Connecting Lightify’s hardware is a brainless, two-step process (plug in the gateway, then twist in the bulb), but dealing with the final steps of configuration within its mobile app is another story. This incredibly obtuse setup almost had me quit in frustration. First you must register for an account, and then wait for an email with an automated passphrase to activate it. The passphrase is provided in upper and lowercase letters and numerals, making for some frustrating data entry (is that an I or an l ?). After that, you connect to Osram’s temporary Wi-Fi network with another complex, single-use passphrase. Same issue here with the lengthy, hard-to-parse characters. Then you can actually use the bulb. All told this is clearly a product from an old-school manufacturer (Osram is a 96-year-old German lighting company) and not a tech startup focused on the needs of the user.
Once things are set up, the Lightify app is fairly simple in use. Basic functions for each bulb are handled by a wheel around a central power button. Set brightness, color temperature (for white tunable bulbs), and full color settings (for future color-tunable bulbs) all by orbiting around that center button.
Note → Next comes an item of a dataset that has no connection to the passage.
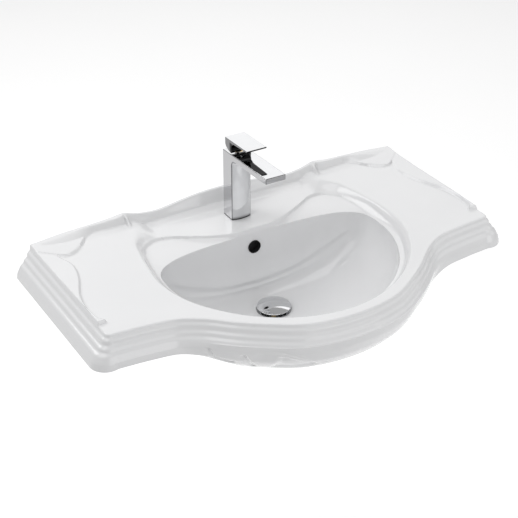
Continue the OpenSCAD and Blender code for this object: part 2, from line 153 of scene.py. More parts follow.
def fade(t, v, lo, hi, to_lo=0.0, to_hi=1.0):
    """A smooth step: to_lo where v is at lo, to_hi where it is at hi."""
    q = t.nodes.new("ShaderNodeMapRange")
    q.interpolation_type = "SMOOTHSTEP"
    t.links.new(v, q.inputs["Value"])
    for name, val in (("From Min", lo), ("From Max", hi), ("To Min", to_lo), ("To Max", to_hi)):
        q.inputs[name].default_value = val
    return q.outputs["Result"]


def painted_shade_chrome(name, shades):
    """Polished chrome with painted shade and painted reflections: shades(t, point, normal) gives (amount,
    tone) pairs.
    """
    m = polished(name)
    t = m.node_tree
    p = t.nodes["Principled BSDF"]
    color = p.inputs["Base Color"].links[0].from_socket
    c = t.nodes.new("ShaderNodeTexCoord")
    at, facing = t.nodes.new("ShaderNodeSeparateXYZ"), t.nodes.new("ShaderNodeSeparateXYZ")
    link(t, c, "Object", at, "Vector")
    link(t, c, "Normal", facing, "Vector")
    # Each pair mixes the chrome toward a flat tone where it faces or stands: painted shade and painted
    # reflection
    for amount, tone in shades(t, at.outputs, facing.outputs):
        blend = t.nodes.new("ShaderNodeMix")
        blend.data_type = "RGBA"
        t.links.new(amount, blend.inputs["Factor"])
        t.links.new(color, blend.inputs[6])
        blend.inputs[7].default_value = (tone, tone, tone * 1.02, 1)
        color = blend.outputs[2]
    t.links.new(color, p.inputs["Base Color"])
    return m


def lever_painted_shade(t, at, facing):
    """Painted reflections and painted shade: grey on the lever's sides; nearly black on its neck, underside
    and front edge.
    """
    side = fade(t, maths(t, "ABSOLUTE", facing["X"]), 0.4, 0.8)
    front = fade(t, facing["Y"], -0.25, -0.5)
    down = fade(t, facing["Z"], -0.15, -0.5)
    neck = maths(t, "MULTIPLY", fade(t, at["Y"], -0.0755, -0.0780), fade(t, at["Z"], 0.2215, 0.2190))
    dark = maths(t, "MAXIMUM", maths(t, "MAXIMUM", front, down), neck)
    return [(side, 0.3), (dark, 0.025)]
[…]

Unfortunately, Osram’s full-color bulb won’t be available until later this year; only the tunable white is currently for sale. A few presets let you configure bulbs for “relax,” “active,” or “plant light” modes—all points on the white color temperature spectrum. There’s also a basic light timer that’s easy to work with.
One caveat on the app: Don’t accidentally hit the “+” button to add a new bulb (unless you really have one to add to your network). Once activated, there’s no way to cancel this process short of quitting the app manually.
Overall I found Lightify’s light quality to be exceptional, and the bulb—rated at 800—was bright enough to easily illuminate a large room without much trouble. The dimmer isn’t terribly smooth, unfortunately, as the brightness rises and falls in chunky stair-steps instead of in a gentle gradient. The tunable white bulb ranges from 2000- to 6500K, which is plenty of range for both energizing early and relaxing later.
Setup hiccups aside, the Osram Lightify is a capable tunable lighting solution. It’s also compatible with Belkin Wemo out of the box and the company says Nest integration is in the works, too. The affordable price point is just icing on the cake.